A usina de Ilhabela, segundo informou a Sabesp à reportagem, será abastecida de forma híbrida, com energia fornecida pela concessionária Neoenergia e por painéis fotovoltaicos instalados na planta.
“Outras usinas do mundo, como algumas das que estão na região do Oriente Médio, usam um processo térmico para obter água potável, o que gasta muito mais energia. A osmose reversa é o método mais eficiente para dessalinizar a água até hoje”, afirma Mierzwa.
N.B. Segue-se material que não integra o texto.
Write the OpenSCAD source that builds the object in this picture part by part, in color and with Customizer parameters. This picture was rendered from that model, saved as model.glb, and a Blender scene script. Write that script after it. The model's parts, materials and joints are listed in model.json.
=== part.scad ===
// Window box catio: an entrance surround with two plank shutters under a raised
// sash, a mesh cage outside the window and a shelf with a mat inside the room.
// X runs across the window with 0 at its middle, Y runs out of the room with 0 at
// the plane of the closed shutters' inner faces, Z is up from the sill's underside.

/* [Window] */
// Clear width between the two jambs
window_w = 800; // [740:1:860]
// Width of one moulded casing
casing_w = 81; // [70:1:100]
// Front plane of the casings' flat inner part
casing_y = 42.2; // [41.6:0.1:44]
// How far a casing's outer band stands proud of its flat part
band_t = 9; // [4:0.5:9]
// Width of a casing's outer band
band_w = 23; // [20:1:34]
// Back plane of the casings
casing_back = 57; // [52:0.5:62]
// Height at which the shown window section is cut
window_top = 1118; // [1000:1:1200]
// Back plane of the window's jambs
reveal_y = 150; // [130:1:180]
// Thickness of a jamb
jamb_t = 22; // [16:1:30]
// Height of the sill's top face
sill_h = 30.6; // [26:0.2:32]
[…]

Trata-se da evaporação artificial, que imita o ciclo da chuva para retirar partículas da água. Com uso de energia elétrica, a água do mar é aquecida e vira vapor, deixando resíduos em um reservatório adequado. Depois, é condensada para virar líquida novamente.
O processo para consumir a água do mar, porém, não para aí: é preciso submetê-la a etapas de pós-tratamento para torná-la apta ao consumo humano.
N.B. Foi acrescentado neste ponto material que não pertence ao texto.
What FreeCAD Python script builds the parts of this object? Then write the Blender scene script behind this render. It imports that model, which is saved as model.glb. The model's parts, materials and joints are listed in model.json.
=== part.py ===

“A retirada de sais muda características da água, e daí é necessário fazer um ajuste químico, onde são adicionados compostos para reduzir a corrosividade, flúor e cloro. Só aí a água está adequada para ser distribuída para a população”, diz o especialista.
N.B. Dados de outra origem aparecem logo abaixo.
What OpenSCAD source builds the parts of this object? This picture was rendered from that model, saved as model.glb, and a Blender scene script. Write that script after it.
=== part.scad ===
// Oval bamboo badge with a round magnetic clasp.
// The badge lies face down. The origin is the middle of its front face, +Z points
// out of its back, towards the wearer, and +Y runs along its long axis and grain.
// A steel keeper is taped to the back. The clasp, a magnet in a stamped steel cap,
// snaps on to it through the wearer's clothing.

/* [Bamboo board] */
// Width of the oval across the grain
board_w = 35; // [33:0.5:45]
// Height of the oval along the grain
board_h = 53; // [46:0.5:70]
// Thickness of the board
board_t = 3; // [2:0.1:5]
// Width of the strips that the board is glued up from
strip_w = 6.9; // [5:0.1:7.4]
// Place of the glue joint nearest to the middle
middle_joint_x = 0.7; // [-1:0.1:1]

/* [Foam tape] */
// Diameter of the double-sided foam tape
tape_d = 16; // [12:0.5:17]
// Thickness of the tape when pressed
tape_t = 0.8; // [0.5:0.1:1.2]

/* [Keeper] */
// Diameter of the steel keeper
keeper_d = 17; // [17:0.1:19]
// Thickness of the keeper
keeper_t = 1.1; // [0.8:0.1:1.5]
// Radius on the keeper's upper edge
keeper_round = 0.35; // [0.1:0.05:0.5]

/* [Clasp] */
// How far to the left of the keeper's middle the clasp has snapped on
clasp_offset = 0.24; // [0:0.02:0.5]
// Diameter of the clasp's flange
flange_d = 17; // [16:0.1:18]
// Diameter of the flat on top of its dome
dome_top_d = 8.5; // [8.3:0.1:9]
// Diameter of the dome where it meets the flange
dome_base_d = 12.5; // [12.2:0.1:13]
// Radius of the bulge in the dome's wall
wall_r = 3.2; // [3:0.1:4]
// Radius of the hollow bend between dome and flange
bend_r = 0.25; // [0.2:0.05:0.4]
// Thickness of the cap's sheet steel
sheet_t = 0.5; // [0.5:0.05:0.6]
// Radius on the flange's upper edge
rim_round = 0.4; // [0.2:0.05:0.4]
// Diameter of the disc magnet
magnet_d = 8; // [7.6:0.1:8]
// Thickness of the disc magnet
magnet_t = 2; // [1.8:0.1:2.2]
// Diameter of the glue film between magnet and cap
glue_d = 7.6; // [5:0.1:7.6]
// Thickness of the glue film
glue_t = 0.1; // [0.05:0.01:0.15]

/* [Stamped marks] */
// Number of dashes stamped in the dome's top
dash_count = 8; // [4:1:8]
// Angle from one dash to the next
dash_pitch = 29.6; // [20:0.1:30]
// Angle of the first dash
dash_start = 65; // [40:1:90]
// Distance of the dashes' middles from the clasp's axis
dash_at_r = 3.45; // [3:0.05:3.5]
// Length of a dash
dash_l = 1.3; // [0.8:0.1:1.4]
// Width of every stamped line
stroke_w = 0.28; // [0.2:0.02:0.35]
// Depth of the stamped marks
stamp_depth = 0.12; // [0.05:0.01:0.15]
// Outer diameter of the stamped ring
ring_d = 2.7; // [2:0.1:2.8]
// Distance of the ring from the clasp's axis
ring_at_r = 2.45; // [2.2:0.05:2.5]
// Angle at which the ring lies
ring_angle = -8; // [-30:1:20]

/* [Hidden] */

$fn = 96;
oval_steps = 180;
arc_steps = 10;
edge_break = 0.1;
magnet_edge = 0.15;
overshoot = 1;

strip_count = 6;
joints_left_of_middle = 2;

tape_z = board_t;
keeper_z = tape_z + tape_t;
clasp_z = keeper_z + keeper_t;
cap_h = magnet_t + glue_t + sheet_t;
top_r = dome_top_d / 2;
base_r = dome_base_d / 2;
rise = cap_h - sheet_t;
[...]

Uma das maiores preocupações de ambientalistas em relação à dessalinização é sobre o que é feito com a salmoura resultante do processo, isto é, a solução altamente concentrada em sais que fica para trás na usina. Quando descartada sem tratamento, por exemplo no próprio oceano, pode causar desequilíbrios ambientais que prejudicam a vida marinha.
À reportagem, a Sabesp esclareceu que a salmoura não será devolvida para o mar, mas direcionada para a rede coletora, onde será diluída e encaminhada até uma estação de tratamento de esgoto.
A Companhia também afirmou que tomou medidas para “eliminar potenciais impactos sonoros e ambientais”: equipamentos de dessalinização serão confinados em locais com proteção acústica, por exemplo, e a própria usina será instalada em um ponto do Ribeirão Água Branca que já sofreu interferência humana, onde há uma área de descarte de resíduos de construção civil atualmente.